マルコは役員としてチームの経営に携わる傍ら、モータースポーツ・アドバイザーという立場でベッテルやマックス・フェルスタッペンといった若き才能を発掘し、チーム代表のクリスチャン・ホーナーと並ぶ双頭としてレッドブルを率いてきた。
ただそれは決して自身の力ばかりによるものではなかったとマルコは強調する。
LAOLA1とのインタビューの中でマルコは、職務を果たし得たのはディートリッヒ・マテシッツという「大局的にすべてを理解する先見の明がある人物」との関係があってこそだと語った。
レッドブルF1チームの事実上のオーナーであるマテシッツは今年10月、長い闘病の末に亡くなった。良き理解者を失った今、マルコは「いつでもチームを離れる事ができると」として退任の可能性を認めつつも、F1に対する情熱は今も健在だと主張する。
「(マテシッツの死去に伴い)雰囲気が自分に合わなくなったら、それは仕方がない。今日にでも辞めることはできるが、火はまだ燃えつづけている」
マテシッツという絶対的な支持者を失ってなお、マルコはレッドブル・レーシング及びアルファタウリの存続を確信している。

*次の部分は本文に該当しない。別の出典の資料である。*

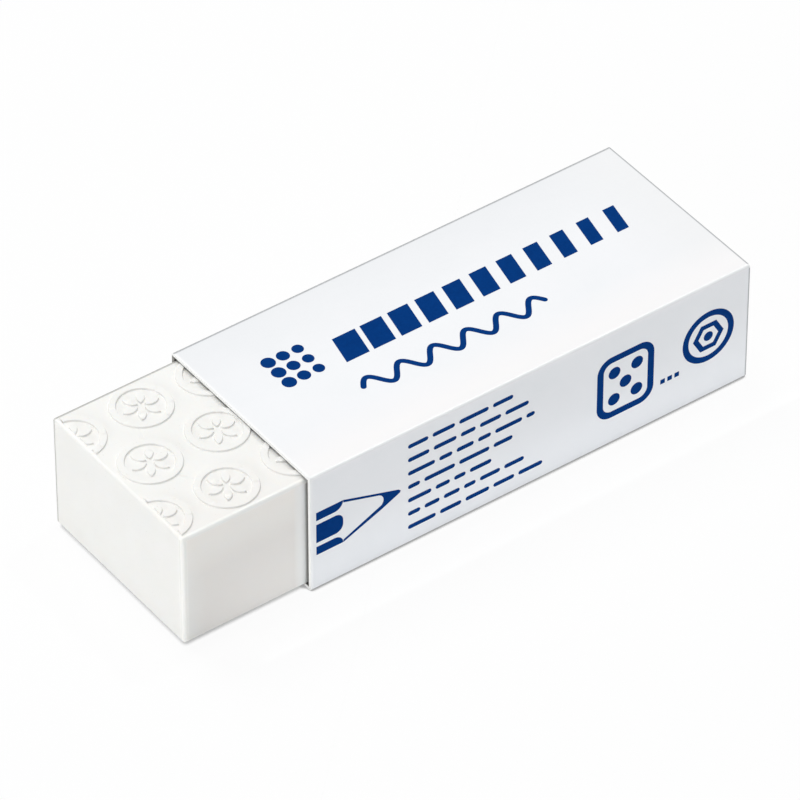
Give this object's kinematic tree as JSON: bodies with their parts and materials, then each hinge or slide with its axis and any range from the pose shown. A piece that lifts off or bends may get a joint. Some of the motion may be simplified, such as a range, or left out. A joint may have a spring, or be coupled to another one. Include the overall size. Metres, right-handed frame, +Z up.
{
  "type": "vinyl eraser",
  "caption": "White vinyl eraser block with a raised rosette relief on its top, held in an open-ended folded card sleeve that slides along it.",
  "frame": {"origin": "middle of the base of the whole object, on the sleeve's underside", "axes": "+X along the block from its bare end towards its covered end, +Y towards the sleeve's glued wall, +Z up"},
  "size_m": [0.0654, 0.0226, 0.0141],
  "materials": {
    "vinyl": "satin",
    "card": "satin"
  },
  "bodies": {
    "block": {"eraser_block": "vinyl"},
    "card_sleeve": {"sleeve": "card"}
  },
  "joints": [
    {"name": "sleeve_slide", "type": "slide", "parent": "block", "child": "card_sleeve", "axis": [1, 0, 0], "range_m": [-0.066, 0.0516]}
  ]
}
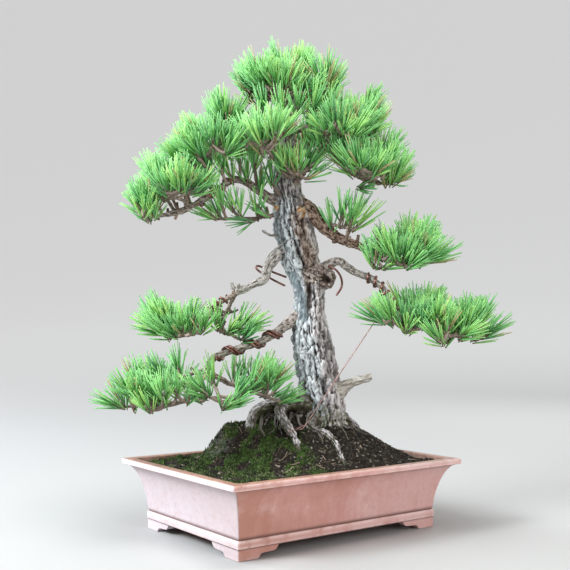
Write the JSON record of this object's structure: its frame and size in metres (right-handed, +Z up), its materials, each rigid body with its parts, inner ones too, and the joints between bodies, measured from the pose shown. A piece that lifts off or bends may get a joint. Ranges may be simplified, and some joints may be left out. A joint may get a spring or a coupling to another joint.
{
  "type": "bonsai pine in a pot",
  "caption": "Black pine bonsai with ridged trunk, surface roots and layered needle sprays on wired branches, in a shallow rectangular terracotta pot on cut feet.",
  "frame": {"origin": "centre of the foot of the whole object's bounding box, on the surface that the pot stands on", "axes": "+X along the pot's long sides, to the right; +Y across it, towards its back; +Z up. The tree's front looks 36.5 degrees off the pot's front, towards -X and -Y"},
  "size_m": [0.5326, 0.4554, 0.6748],
  "materials": {
    "clay": "matte",
    "soil": "matte",
    "bark": "matte",
    "needles": "satin",
    "copper_wire": "satin",
    "net": "matte"
  },
  "bodies": {
    "root": {"pot": "clay", "soil": "soil", "drain_screen_left": "net", "drain_screen_right": "net", "pine_wood": "bark", "wire_lower_left_outer": "copper_wire", "wire_lower_left_inner": "copper_wire", "wire_mid_left": "copper_wire", "wire_mid_left_hook": "copper_wire", "wire_crown_left": "copper_wire", "wire_right_lower": "copper_wire", "wire_knot": "copper_wire", "wire_crown_stub": "copper_wire", "guy_wire": "copper_wire", "spray_lower_left_tip": "needles", "spray_lower_left_back": "needles", "spray_lower_left_front": "needles", "spray_lower_left_top": "needles", "spray_lower_left_near_front": "needles", "spray_lower_left_near": "needles", "spray_lower_left_near_back": "needles", "spray_mid_left_tip": "needles", "spray_mid_left_front": "needles", "spray_mid_left_back": "needles", "spray_mid_left_near": "needles", "spray_right_lower_tip": "needles", "spray_right_lower_front": "needles", "spray_right_lower_back": "needles", "spray_right_lower_near_front": "needles", "spray_right_lower_near_back": "needles", "spray_right_upper_tip": "needles", "spray_right_upper_front": "needles", "spray_right_upper_back": "needles", "spray_right_upper_low": "needles", "spray_right_upper_near": "needles", "spray_crown_left_tip": "needles", "spray_crown_left_mid": "needles", "spray_crown_left_front": "needles", "spray_crown_left_back": "needles", "spray_crown_side_tip": "needles", "spray_crown_side_front": "needles", "spray_crown_side_back": "needles", "spray_crown_side_top": "needles", "spray_crown_top_left": "needles", "spray_crown_top_front": "needles", "spray_crown_top": "needles", "spray_crown_top_back": "needles", "spray_crown_top_right": "needles", "spray_crown_right_tip": "needles", "spray_crown_right_front": "needles", "spray_crown_right_back": "needles", "spray_crown_right_low": "needles", "spray_crown_right_low_front": "needles", "spray_crown_right_low_back": "needles", "spray_crown_front": "needles", "spray_crown_front_low": "needles", "spray_crown_low_left": "needles", "spray_crown_back": "needles", "spray_crown_back_left": "needles", "spray_crown_back_right": "needles"}
  },
  "joints": []
}
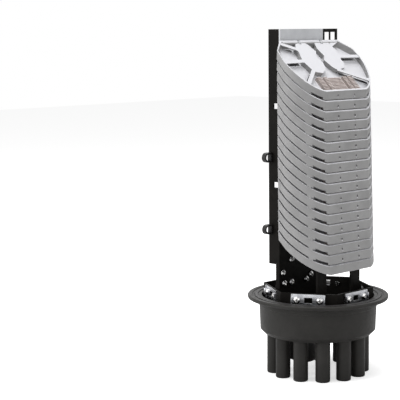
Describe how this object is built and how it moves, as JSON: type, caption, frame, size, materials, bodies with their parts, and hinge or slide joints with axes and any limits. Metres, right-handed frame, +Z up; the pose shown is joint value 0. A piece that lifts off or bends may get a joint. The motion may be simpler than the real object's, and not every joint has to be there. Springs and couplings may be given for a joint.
{
  "type": "dome splice closure",
  "caption": "Opened dome-type fibre splice closure: a round base with closed cable ports, a back frame, cable brackets and a fan of hinged splice trays.",
  "frame": {"origin": "on the base's axis, level with the closed ends of the round cable ports", "axes": "+Z up along the base's axis, towards the top of the back frame; the trays face -Y and +X is to their right seen from the front"},
  "size_m": [0.21, 0.21, 0.5115],
  "materials": {
    "base_plastic": "satin moulded charcoal polypropylene",
    "seal_rubber": "soft black rubber",
    "black_steel": "black powder coat",
    "zinc_steel": "bright zinc plate",
    "screw_steel": "bright zinc plate",
    "holder_plastic": "light grey moulded plastic",
    "tray_plastic": "grey moulded plastic",
    "comb_rubber": "soft pinkish beige elastomer",
    "hook_plastic": "black plastic"
  },
  "bodies": {
    "housing": {"base": "base_plastic", "seal_ring": "seal_rubber", "bracket_ring": "black_steel", "bracket_screws": "screw_steel", "back_frame": "black_steel", "frame_screws": "screw_steel", "front_post_left": "black_steel", "front_post_right": "black_steel", "support_tray": "tray_plastic", "cable_bracket_1": "zinc_steel", "cable_bracket_2": "zinc_steel", "cable_bracket_3": "zinc_steel", "cable_bracket_4": "zinc_steel", "cable_bracket_5": "zinc_steel", "cable_bracket_6": "zinc_steel", "guide_hook_1": "hook_plastic", "guide_hook_2": "hook_plastic", "tray_holder": "holder_plastic"},
    "hinged_tray_1": {"tray_1": "tray_plastic", "comb_1": "comb_rubber"},
    "hinged_tray_2": {"tray_2": "tray_plastic", "comb_2": "comb_rubber"},
    "hinged_tray_3": {"tray_3": "tray_plastic", "comb_3": "comb_rubber"},
    "hinged_tray_4": {"tray_4": "tray_plastic", "comb_4": "comb_rubber"},
    "hinged_tray_5": {"tray_5": "tray_plastic", "comb_5": "comb_rubber"},
    "hinged_tray_6": {"tray_6": "tray_plastic", "comb_6": "comb_rubber"},
    "hinged_tray_7": {"tray_7": "tray_plastic", "comb_7": "comb_rubber"},
    "hinged_tray_8": {"tray_8": "tray_plastic", "comb_8": "comb_rubber"},
    "hinged_tray_9": {"tray_9": "tray_plastic", "comb_9": "comb_rubber"},
    "hinged_tray_10": {"tray_10": "tray_plastic", "comb_10": "comb_rubber"},
    "hinged_tray_11": {"tray_11": "tray_plastic", "comb_11": "comb_rubber"},
    "hinged_tray_12": {"tray_12": "tray_plastic", "comb_12": "comb_rubber"},
    "hinged_tray_13": {"tray_13": "tray_plastic", "comb_13": "comb_rubber"},
    "hinged_tray_14": {"tray_14": "tray_plastic", "comb_14": "comb_rubber"},
    "hinged_tray_15": {"tray_15": "tray_plastic", "comb_15": "comb_rubber"},
    "hinged_tray_16": {"tray_16": "tray_plastic", "comb_16": "comb_rubber"},
    "hinged_tray_17": {"tray_17": "tray_plastic", "comb_17": "comb_rubber"}
  },
  "joints": [
    {"name": "tray_1_hinge", "type": "hinge", "parent": "housing", "child": "hinged_tray_1", "pos_m": [-0.007, 0.0112, 0.4905], "axis": [-1, 0, 0], "range_deg": [0, 70]},
    {"name": "tray_2_hinge", "type": "hinge", "parent": "housing", "child": "hinged_tray_2", "pos_m": [-0.007, 0.0112, 0.47514], "axis": [-1, 0, 0], "range_deg": [0, 70]},
    {"name": "tray_3_hinge", "type": "hinge", "parent": "housing", "child": "hinged_tray_3", "pos_m": [-0.007, 0.0112, 0.45978], "axis": [-1, 0, 0], "range_deg": [0, 70]},
    {"name": "tray_4_hinge", "type": "hinge", "parent": "housing", "child": "hinged_tray_4", "pos_m": [-0.007, 0.0112, 0.44442], "axis": [-1, 0, 0], "range_deg": [0, 70]},
    {"name": "tray_5_hinge", "type": "hinge", "parent": "housing", "child": "hinged_tray_5", "pos_m": [-0.007, 0.0112, 0.42906], "axis": [-1, 0, 0], "range_deg": [0, 70]},
    {"name": "tray_6_hinge", "type": "hinge", "parent": "housing", "child": "hinged_tray_6", "pos_m": [-0.007, 0.0112, 0.4137], "axis": [-1, 0, 0], "range_deg": [0, 70]},
    {"name": "tray_7_hinge", "type": "hinge", "parent": "housing", "child": "hinged_tray_7", "pos_m": [-0.007, 0.0112, 0.39834], "axis": [-1, 0, 0], "range_deg": [0, 70]},
    {"name": "tray_8_hinge", "type": "hinge", "parent": "housing", "child": "hinged_tray_8", "pos_m": [-0.007, 0.0112, 0.38298], "axis": [-1, 0, 0], "range_deg": [0, 70]},
    {"name": "tray_9_hinge", "type": "hinge", "parent": "housing", "child": "hinged_tray_9", "pos_m": [-0.007, 0.0112, 0.36762], "axis": [-1, 0, 0], "range_deg": [0, 70]},
    {"name": "tray_10_hinge", "type": "hinge", "parent": "housing", "child": "hinged_tray_10", "pos_m": [-0.007, 0.0112, 0.35226], "axis": [-1, 0, 0], "range_deg": [0, 70]},
    {"name": "tray_11_hinge", "type": "hinge", "parent": "housing", "child": "hinged_tray_11", "pos_m": [-0.007, 0.0112, 0.3369], "axis": [-1, 0, 0], "range_deg": [0, 70]},
    {"name": "tray_12_hinge", "type": "hinge", "parent": "housing", "child": "hinged_tray_12", "pos_m": [-0.007, 0.0112, 0.32154], "axis": [-1, 0, 0], "range_deg": [0, 70]},
    {"name": "tray_13_hinge", "type": "hinge", "parent": "housing", "child": "hinged_tray_13", "pos_m": [-0.007, 0.0112, 0.30618], "axis": [-1, 0, 0], "range_deg": [0, 70]},
    {"name": "tray_14_hinge", "type": "hinge", "parent": "housing", "child": "hinged_tray_14", "pos_m": [-0.007, 0.0112, 0.29082], "axis": [-1, 0, 0], "range_deg": [0, 70]},
    {"name": "tray_15_hinge", "type": "hinge", "parent": "housing", "child": "hinged_tray_15", "pos_m": [-0.007, 0.0112, 0.27546], "axis": [-1, 0, 0], "range_deg": [0, 70]},
    {"name": "tray_16_hinge", "type": "hinge", "parent": "housing", "child": "hinged_tray_16", "pos_m": [-0.007, 0.0112, 0.2601], "axis": [-1, 0, 0], "range_deg": [0, 70]},
    {"name": "tray_17_hinge", "type": "hinge", "parent": "housing", "child": "hinged_tray_17", "pos_m": [-0.007, 0.0112, 0.24474], "axis": [-1, 0, 0], "range_deg": [0, 70]}
  ],
  "couplings": [
    {"joint": "tray_2_hinge", "follows": "tray_1_hinge", "ratio": 1},
    {"joint": "tray_3_hinge", "follows": "tray_1_hinge", "ratio": 1},
    {"joint": "tray_4_hinge", "follows": "tray_1_hinge", "ratio": 1},
    {"joint": "tray_5_hinge", "follows": "tray_1_hinge", "ratio": 1},
    {"joint": "tray_6_hinge", "follows": "tray_1_hinge", "ratio": 1},
    {"joint": "tray_7_hinge", "follows": "tray_1_hinge", "ratio": 1},
    {"joint": "tray_8_hinge", "follows": "tray_1_hinge", "ratio": 1},
    {"joint": "tray_9_hinge", "follows": "tray_1_hinge", "ratio": 1},
    {"joint": "tray_10_hinge", "follows": "tray_1_hinge", "ratio": 1},
    {"joint": "tray_11_hinge", "follows": "tray_1_hinge", "ratio": 1},
    {"joint": "tray_12_hinge", "follows": "tray_1_hinge", "ratio": 1},
    {"joint": "tray_13_hinge", "follows": "tray_1_hinge", "ratio": 1},
    {"joint": "tray_14_hinge", "follows": "tray_1_hinge", "ratio": 1},
    {"joint": "tray_15_hinge", "follows": "tray_1_hinge", "ratio": 1},
    {"joint": "tray_16_hinge", "follows": "tray_1_hinge", "ratio": 1},
    {"joint": "tray_17_hinge", "follows": "tray_1_hinge", "ratio": 1}
  ]
}
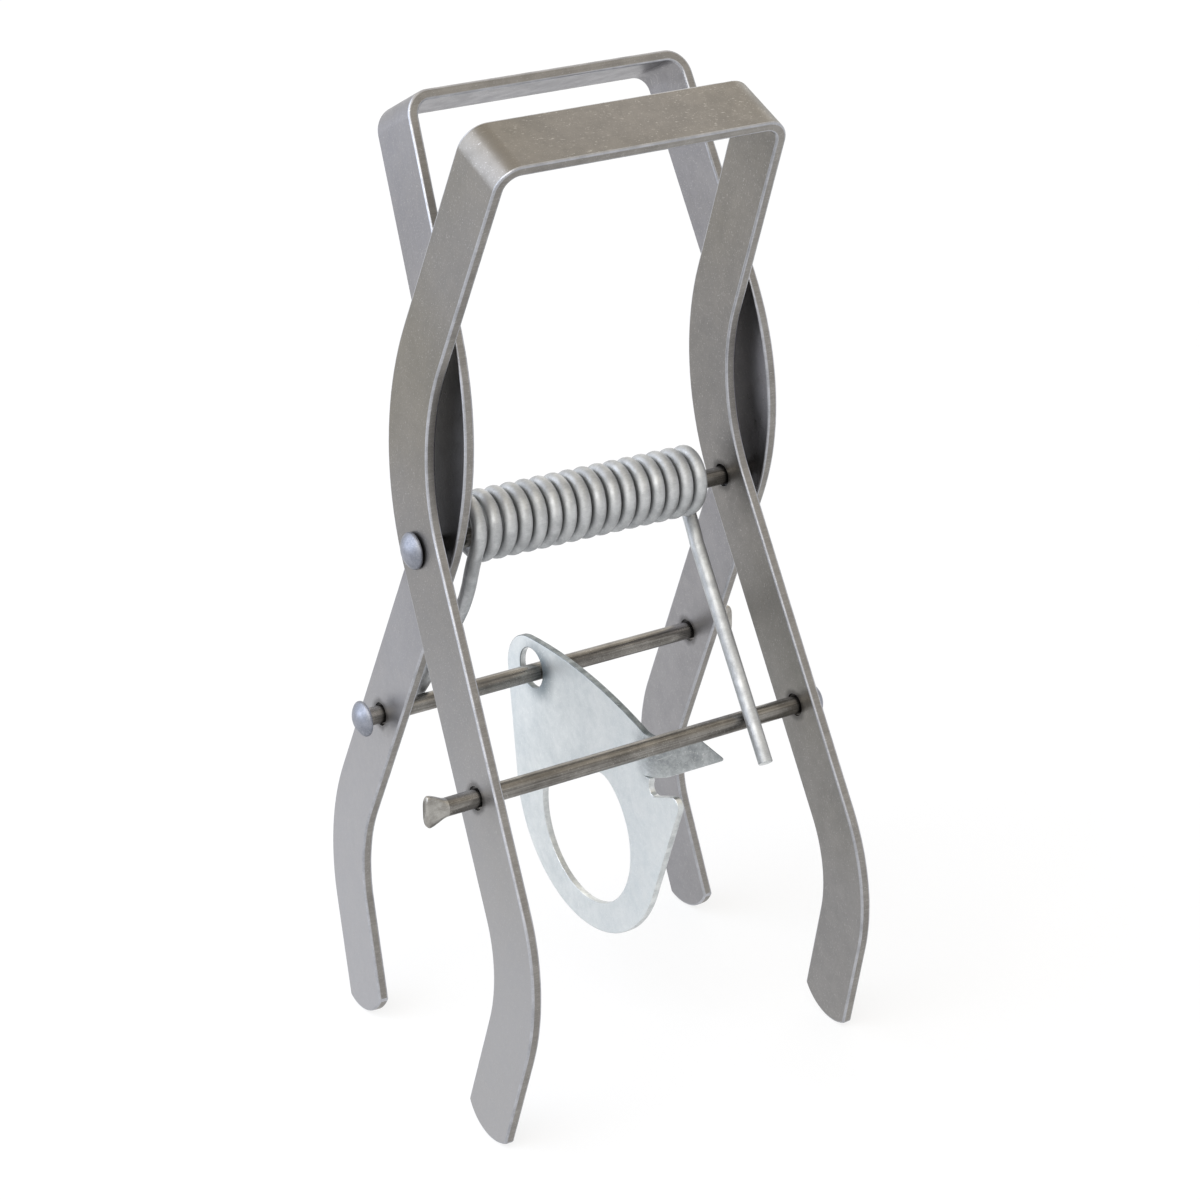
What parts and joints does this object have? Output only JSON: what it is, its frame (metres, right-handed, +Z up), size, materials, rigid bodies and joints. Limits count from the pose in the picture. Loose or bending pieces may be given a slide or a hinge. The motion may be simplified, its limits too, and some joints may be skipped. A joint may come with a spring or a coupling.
{
  "type": "scissor mole trap",
  "caption": "Mole trap of two crossed bent-strip frames on a pivot pin, with a torsion spring, cross rods and a ring-shaped trigger plate that props the jaws open.",
  "frame": {"origin": "middle of the base of the bounding box, on the surface that the four jaw tips stand on", "axes": "+Z up, +X along the pivot pin and rods, -Y towards the front frame's jaws"},
  "size_m": [0.1114, 0.0938, 0.2137],
  "materials": {
    "frame_steel": "bare mill-finished strip steel, dull warm grey",
    "rod_steel": "bare drawn steel rod, darker brownish grey",
    "spring_wire": "bright zinc-plated spring wire",
    "trigger_sheet": "pale bluish zinc-plated sheet"
  },
  "bodies": {
    "front_jaw": {"front_frame": "frame_steel", "spring": "spring_wire"},
    "rear_jaw": {"rear_frame": "frame_steel"},
    "pin": {"pivot_pin": "rod_steel"},
    "front_rod": {"front_cross_rod": "rod_steel"},
    "rear_rod": {"rear_cross_rod": "rod_steel"},
    "trigger": {"trigger_plate": "trigger_sheet"}
  },
  "joints": [
    {"name": "jaw_hinge", "type": "hinge", "parent": "front_jaw", "child": "rear_jaw", "pos_m": [0.00115, 0, 0.12226], "axis": [-1, 0, 0], "range_deg": [-5, 40], "deforming": ["spring"]},
    {"name": "trigger_hinge", "type": "hinge", "parent": "rear_jaw", "child": "trigger", "pos_m": [0.00115, 0.02437, 0.07563], "axis": [1, 0, 0], "range_deg": [-10, 80]},
    {"name": "pin_spin", "type": "hinge", "parent": "front_jaw", "child": "pin", "pos_m": [0.00115, 0, 0.12226], "axis": [1, 0, 0], "continuous": true},
    {"name": "front_rod_spin", "type": "hinge", "parent": "front_jaw", "child": "front_rod", "pos_m": [0.00115, -0.02437, 0.07563], "axis": [1, 0, 0], "continuous": true},
    {"name": "rear_rod_spin", "type": "hinge", "parent": "rear_jaw", "child": "rear_rod", "pos_m": [0.00115, 0.02437, 0.07563], "axis": [1, 0, 0], "continuous": true}
  ],
  "couplings": [
    {"joint": "trigger_hinge", "follows": "jaw_hinge", "ratio": 2}
  ]
}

「マーケティングの観点から、F1は疑問の余地がない最も強力な手段だという両株主(マテシッツの息子マークとタイのユーウィッタヤー家)からの全面的なコミットメントがある」とマルコは説明する。
「われわれは株主と協議しており、ミンツラフ(コーポレート及び投資部門の新たなCEOに就任したオリバー・ミンツラフ)とも近いうちに話をする予定だ」
またアルファタウリに関しては、株主は「マテシッツがジュニアチームとして作り上げたものを継続させたいと考えている」と述べ、売却の可能性を否定した。
今の主だったタスクは2026年以降のパワーユニット計画だ。マルコは「Honda Racing THANKS DAY 2022」が行われる今週、日本へと飛びホンダとの話し合いに臨む予定だと明かした。
パドックではレッドブル・パワートレインズにハイブリッド技術を供給する方向でホンダがF1に復帰するのではとの噂があるが、同時にレッドブルとは組まずに単独でグリッドに戻ってくるのではとの憶測も出ている。
F1アブダビGPの決勝前夜、レッドブルは引退するベッテルのためにささやかな送別会を行った。Motorsport-Totalによるとマルコは「単なる雑談」だとしながらも、ベッテルに対してマネジメントとしてレッドブルに戻る事を提案した。
マルコは「トップマネジメントという立場で戻ってくる可能性もないとは言えない。私ももうすぐ80歳だしね」「彼には確かに可能性があるし、それに足る人格も持ち合わせている」として、今後の展開を見守りたいと語った。